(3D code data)
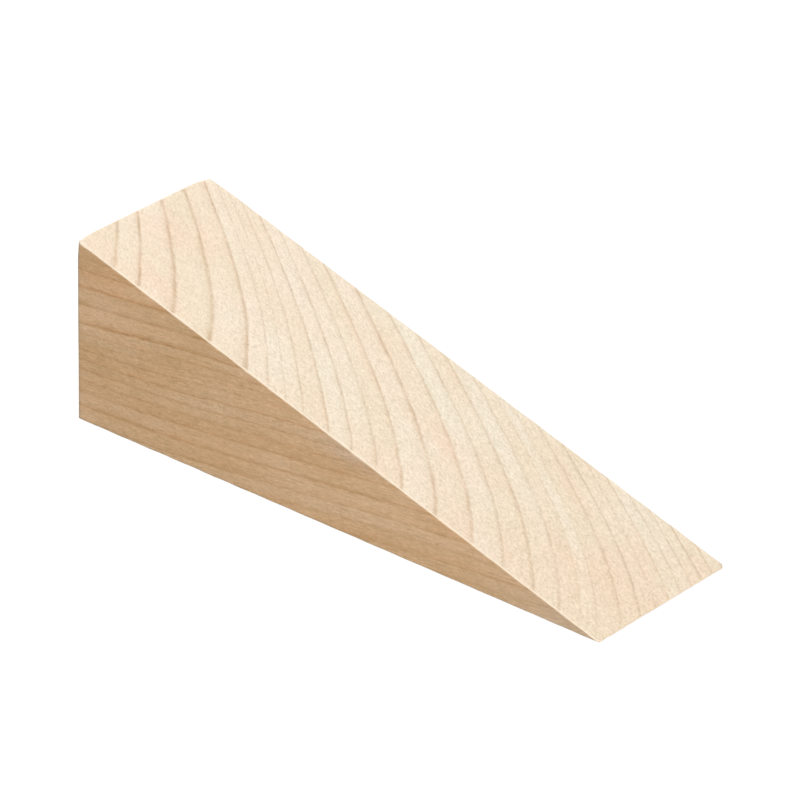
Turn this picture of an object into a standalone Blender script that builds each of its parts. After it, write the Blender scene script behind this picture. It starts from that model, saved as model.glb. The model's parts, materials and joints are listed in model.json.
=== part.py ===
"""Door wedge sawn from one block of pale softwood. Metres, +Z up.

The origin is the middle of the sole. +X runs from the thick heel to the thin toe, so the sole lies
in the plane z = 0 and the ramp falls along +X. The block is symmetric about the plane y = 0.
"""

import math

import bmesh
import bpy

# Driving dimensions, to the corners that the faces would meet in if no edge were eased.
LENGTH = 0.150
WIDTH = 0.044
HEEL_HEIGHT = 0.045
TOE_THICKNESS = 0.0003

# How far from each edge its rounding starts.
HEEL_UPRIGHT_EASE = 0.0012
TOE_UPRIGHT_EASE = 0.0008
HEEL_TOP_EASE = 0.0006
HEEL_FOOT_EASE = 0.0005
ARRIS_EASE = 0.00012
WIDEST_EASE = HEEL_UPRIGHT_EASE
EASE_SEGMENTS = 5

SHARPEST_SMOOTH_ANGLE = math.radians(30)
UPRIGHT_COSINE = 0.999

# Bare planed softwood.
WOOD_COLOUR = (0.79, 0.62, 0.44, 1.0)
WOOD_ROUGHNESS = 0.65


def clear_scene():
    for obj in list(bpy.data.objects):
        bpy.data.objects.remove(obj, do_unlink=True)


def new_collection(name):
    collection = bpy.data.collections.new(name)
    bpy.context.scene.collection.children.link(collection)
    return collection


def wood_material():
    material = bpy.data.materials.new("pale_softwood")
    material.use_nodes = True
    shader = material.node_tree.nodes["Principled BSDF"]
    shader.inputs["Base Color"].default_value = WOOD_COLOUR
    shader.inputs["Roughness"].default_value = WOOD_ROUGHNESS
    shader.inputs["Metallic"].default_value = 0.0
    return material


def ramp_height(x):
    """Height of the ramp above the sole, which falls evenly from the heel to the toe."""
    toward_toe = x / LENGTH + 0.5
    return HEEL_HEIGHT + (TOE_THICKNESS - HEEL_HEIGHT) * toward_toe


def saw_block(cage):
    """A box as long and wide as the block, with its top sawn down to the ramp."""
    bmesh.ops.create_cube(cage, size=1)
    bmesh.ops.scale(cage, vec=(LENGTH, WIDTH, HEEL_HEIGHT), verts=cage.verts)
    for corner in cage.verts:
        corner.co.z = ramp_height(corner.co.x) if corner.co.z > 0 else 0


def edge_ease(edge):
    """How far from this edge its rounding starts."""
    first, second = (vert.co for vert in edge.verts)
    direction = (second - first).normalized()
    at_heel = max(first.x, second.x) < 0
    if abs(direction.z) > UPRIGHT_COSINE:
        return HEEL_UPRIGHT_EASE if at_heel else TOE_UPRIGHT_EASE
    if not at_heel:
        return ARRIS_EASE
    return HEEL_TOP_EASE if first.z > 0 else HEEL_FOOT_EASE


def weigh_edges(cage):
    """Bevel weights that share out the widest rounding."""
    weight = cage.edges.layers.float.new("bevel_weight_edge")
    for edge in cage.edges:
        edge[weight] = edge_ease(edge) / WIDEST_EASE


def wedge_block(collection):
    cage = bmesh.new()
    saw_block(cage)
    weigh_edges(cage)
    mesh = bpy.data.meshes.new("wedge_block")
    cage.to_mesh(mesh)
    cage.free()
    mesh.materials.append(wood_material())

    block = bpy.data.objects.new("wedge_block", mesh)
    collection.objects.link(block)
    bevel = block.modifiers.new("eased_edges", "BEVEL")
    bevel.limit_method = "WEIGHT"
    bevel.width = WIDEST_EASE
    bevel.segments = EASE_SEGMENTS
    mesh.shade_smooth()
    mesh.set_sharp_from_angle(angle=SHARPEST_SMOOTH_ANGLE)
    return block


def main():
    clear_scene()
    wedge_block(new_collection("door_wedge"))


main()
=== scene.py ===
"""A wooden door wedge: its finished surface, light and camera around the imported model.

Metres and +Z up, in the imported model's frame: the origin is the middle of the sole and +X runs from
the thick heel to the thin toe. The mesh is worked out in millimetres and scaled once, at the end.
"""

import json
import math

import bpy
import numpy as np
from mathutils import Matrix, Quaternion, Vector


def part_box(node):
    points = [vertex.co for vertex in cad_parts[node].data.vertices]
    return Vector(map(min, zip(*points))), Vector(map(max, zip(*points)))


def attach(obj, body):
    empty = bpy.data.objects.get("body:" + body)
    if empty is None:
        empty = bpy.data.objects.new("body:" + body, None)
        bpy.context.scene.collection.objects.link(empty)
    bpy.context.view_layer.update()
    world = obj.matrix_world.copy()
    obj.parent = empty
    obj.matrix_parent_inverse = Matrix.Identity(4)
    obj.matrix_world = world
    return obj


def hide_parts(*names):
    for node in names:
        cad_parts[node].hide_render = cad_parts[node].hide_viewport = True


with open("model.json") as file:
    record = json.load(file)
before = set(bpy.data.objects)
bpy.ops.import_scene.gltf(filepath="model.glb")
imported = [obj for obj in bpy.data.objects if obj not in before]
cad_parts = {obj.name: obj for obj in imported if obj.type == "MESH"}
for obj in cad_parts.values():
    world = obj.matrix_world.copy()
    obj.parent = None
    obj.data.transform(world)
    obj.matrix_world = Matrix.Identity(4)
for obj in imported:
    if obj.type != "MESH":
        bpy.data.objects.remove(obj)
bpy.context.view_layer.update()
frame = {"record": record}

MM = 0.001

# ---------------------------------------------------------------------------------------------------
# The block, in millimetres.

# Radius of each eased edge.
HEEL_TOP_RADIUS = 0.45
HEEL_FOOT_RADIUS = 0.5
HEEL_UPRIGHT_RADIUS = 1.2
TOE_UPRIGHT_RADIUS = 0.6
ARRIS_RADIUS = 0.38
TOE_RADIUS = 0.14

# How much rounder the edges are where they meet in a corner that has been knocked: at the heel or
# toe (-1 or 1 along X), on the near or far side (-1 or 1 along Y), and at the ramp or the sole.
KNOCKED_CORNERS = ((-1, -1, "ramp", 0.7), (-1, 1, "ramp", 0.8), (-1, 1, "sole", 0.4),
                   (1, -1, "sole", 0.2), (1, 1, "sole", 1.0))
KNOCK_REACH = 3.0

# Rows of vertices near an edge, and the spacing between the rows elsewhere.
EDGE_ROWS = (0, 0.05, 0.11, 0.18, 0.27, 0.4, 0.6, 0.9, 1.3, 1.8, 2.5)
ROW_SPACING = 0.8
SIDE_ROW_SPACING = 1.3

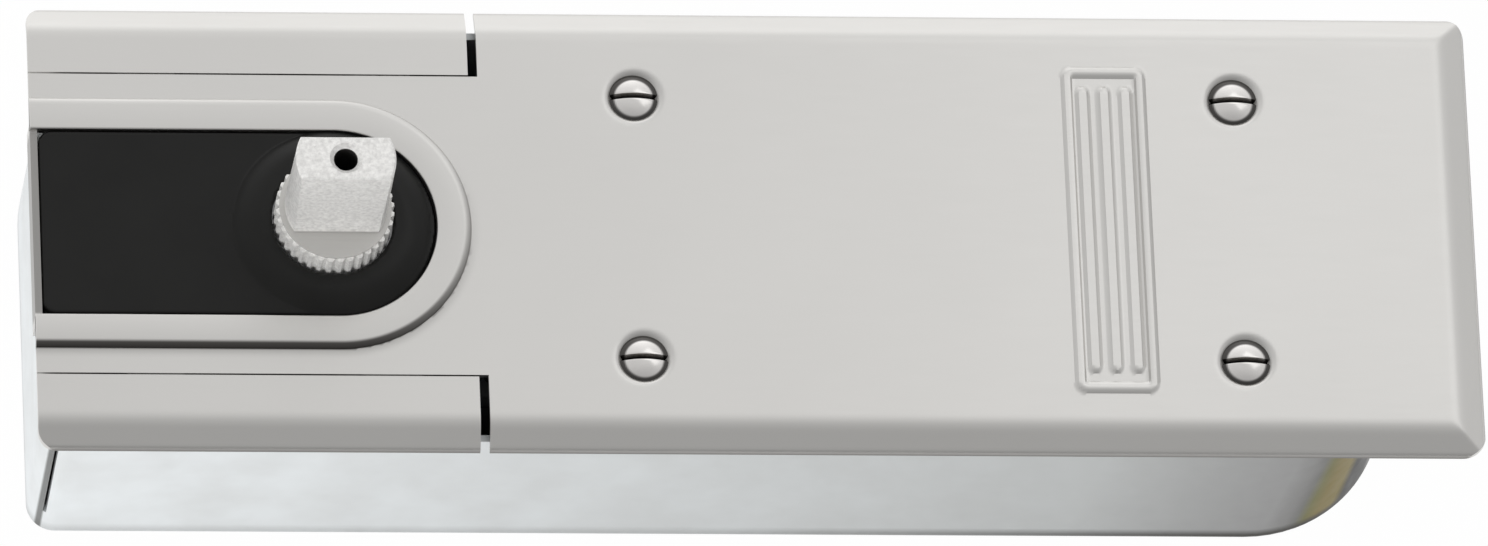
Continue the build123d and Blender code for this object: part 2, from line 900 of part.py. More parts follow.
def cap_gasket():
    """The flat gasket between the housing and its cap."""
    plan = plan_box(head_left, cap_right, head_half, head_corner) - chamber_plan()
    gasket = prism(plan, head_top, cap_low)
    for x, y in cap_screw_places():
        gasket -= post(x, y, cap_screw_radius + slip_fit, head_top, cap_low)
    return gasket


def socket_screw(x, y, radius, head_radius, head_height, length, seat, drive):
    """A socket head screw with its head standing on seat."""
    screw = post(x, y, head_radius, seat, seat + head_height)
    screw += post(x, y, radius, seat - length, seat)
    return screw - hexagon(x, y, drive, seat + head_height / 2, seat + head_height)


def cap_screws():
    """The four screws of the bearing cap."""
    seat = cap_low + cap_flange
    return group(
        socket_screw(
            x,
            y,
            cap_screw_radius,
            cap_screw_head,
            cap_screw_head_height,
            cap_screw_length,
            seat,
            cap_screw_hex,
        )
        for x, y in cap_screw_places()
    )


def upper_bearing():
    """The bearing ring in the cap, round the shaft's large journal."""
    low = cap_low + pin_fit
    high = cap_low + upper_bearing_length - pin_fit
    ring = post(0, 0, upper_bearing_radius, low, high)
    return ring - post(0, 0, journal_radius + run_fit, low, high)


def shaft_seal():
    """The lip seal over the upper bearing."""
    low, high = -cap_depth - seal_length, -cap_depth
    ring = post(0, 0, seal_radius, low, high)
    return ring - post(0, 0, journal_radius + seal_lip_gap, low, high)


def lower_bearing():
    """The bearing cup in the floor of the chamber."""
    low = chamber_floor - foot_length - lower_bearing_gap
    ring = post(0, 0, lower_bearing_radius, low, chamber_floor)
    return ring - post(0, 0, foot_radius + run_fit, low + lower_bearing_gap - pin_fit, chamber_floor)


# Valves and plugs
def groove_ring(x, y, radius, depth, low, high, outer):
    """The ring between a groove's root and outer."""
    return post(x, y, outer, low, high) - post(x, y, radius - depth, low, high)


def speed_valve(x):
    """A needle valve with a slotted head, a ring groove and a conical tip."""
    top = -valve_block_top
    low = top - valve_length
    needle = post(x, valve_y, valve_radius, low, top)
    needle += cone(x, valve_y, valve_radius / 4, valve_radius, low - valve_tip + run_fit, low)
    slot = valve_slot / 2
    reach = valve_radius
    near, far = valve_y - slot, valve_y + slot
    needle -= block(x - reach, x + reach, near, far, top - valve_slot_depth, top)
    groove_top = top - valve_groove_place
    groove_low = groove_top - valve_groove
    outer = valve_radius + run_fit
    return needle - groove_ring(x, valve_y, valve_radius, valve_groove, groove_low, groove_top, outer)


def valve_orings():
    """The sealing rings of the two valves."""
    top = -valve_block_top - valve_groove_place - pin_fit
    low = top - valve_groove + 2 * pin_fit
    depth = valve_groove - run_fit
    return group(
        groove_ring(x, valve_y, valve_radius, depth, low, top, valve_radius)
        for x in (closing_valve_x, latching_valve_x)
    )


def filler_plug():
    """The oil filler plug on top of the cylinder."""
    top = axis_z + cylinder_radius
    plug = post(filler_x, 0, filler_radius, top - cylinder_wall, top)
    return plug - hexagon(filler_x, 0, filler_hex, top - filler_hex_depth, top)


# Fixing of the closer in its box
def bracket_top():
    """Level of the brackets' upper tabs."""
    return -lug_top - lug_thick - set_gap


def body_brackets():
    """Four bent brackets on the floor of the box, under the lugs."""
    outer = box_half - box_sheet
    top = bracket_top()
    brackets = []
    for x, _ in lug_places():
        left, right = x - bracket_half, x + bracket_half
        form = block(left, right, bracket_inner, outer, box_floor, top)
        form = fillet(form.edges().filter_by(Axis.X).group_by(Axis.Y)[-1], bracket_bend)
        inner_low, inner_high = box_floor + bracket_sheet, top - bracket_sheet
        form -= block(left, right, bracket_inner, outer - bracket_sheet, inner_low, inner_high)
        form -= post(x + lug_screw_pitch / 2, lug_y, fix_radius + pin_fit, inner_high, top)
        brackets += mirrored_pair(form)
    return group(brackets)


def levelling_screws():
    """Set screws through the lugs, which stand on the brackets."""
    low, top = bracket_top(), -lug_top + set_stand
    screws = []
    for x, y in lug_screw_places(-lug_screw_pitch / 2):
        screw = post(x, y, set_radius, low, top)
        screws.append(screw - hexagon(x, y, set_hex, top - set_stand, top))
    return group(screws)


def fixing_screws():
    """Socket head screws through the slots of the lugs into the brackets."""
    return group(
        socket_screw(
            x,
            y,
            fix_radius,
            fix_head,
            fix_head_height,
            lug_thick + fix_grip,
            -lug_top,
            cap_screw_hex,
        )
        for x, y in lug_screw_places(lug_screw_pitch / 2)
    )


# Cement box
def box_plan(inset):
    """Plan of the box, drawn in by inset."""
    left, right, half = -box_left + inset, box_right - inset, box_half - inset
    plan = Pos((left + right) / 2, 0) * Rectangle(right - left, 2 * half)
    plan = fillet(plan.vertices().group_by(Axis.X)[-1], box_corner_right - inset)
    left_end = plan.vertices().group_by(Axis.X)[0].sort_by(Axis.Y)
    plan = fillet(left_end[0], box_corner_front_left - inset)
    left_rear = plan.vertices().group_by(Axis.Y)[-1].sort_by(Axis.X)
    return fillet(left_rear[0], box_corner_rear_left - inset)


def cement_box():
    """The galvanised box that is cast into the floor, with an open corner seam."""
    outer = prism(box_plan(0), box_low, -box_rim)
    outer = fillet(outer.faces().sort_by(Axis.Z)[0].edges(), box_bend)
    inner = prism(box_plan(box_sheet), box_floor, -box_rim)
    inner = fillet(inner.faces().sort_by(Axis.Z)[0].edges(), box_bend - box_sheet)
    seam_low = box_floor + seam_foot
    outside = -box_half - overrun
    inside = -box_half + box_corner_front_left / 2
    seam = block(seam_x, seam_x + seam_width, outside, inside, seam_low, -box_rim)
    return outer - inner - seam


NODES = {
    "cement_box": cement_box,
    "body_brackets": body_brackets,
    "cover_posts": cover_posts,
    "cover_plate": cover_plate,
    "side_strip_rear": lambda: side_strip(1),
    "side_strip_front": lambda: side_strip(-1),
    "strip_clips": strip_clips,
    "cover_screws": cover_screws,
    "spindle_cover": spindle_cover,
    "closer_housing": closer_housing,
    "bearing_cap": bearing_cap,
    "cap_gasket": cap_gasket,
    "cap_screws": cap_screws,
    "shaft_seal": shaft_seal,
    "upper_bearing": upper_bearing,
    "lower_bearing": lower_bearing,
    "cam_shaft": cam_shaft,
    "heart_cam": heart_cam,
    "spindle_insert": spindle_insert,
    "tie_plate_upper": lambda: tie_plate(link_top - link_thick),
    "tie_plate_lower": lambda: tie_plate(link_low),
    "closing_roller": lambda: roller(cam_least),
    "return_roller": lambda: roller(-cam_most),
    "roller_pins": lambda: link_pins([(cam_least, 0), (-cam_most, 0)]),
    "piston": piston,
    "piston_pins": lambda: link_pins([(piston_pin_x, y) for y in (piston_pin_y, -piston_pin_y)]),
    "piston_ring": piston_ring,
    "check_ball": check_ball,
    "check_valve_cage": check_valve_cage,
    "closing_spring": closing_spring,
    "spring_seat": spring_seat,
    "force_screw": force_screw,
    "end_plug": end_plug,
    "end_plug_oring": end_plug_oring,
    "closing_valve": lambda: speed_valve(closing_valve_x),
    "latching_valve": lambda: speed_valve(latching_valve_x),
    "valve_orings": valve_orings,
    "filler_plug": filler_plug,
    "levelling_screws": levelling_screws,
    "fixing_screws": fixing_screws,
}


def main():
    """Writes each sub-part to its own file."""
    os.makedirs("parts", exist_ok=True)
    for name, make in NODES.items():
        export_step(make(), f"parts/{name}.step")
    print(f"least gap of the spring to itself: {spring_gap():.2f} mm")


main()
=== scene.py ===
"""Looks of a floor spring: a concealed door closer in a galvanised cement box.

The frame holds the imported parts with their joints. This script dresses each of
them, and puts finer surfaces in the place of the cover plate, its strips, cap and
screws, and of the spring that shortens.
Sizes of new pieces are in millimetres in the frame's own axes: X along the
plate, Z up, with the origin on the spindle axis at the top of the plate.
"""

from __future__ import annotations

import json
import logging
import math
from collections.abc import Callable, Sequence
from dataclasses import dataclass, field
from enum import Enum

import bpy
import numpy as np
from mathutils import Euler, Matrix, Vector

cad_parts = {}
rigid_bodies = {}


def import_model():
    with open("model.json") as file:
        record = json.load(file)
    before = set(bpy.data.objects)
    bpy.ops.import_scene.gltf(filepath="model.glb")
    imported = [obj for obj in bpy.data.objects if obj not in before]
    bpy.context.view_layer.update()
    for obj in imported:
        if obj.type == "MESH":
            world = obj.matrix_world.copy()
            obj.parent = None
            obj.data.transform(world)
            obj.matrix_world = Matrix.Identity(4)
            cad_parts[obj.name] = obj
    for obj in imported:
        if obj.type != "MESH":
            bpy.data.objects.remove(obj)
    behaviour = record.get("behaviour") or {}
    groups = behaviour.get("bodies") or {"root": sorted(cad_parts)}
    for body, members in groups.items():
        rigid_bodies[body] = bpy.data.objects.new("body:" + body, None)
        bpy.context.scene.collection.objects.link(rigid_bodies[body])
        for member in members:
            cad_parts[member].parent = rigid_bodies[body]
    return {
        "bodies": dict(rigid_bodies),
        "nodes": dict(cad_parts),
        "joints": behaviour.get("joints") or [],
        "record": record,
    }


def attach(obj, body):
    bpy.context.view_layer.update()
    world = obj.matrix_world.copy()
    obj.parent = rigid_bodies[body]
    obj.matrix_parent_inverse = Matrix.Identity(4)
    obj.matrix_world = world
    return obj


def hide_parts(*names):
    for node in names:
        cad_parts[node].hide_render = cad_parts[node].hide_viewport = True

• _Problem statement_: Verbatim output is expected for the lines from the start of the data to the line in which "EASE_SEGMENTS = 5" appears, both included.

• _Final result_:
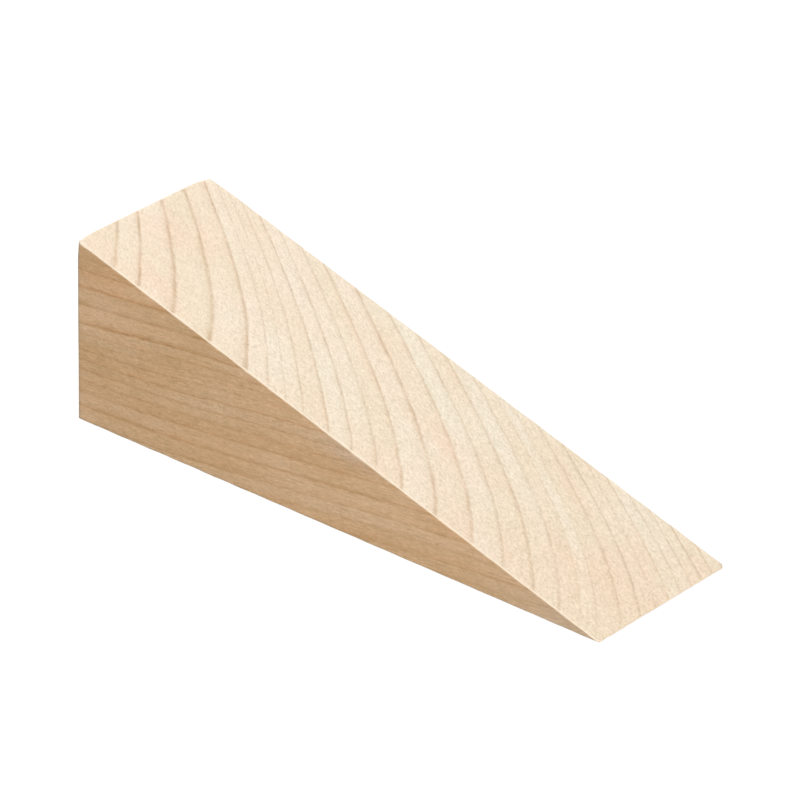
Turn this picture of an object into a standalone Blender script that builds each of its parts. After it, write the Blender scene script behind this picture. It starts from that model, saved as model.glb. The model's parts, materials and joints are listed in model.json.
=== part.py ===
"""Door wedge sawn from one block of pale softwood. Metres, +Z up.

The origin is the middle of the sole. +X runs from the thick heel to the thin toe, so the sole lies
in the plane z = 0 and the ramp falls along +X. The block is symmetric about the plane y = 0.
"""

import math

import bmesh
import bpy

# Driving dimensions, to the corners that the faces would meet in if no edge were eased.
LENGTH = 0.150
WIDTH = 0.044
HEEL_HEIGHT = 0.045
TOE_THICKNESS = 0.0003

# How far from each edge its rounding starts.
HEEL_UPRIGHT_EASE = 0.0012
TOE_UPRIGHT_EASE = 0.0008
HEEL_TOP_EASE = 0.0006
HEEL_FOOT_EASE = 0.0005
ARRIS_EASE = 0.00012
WIDEST_EASE = HEEL_UPRIGHT_EASE
EASE_SEGMENTS = 5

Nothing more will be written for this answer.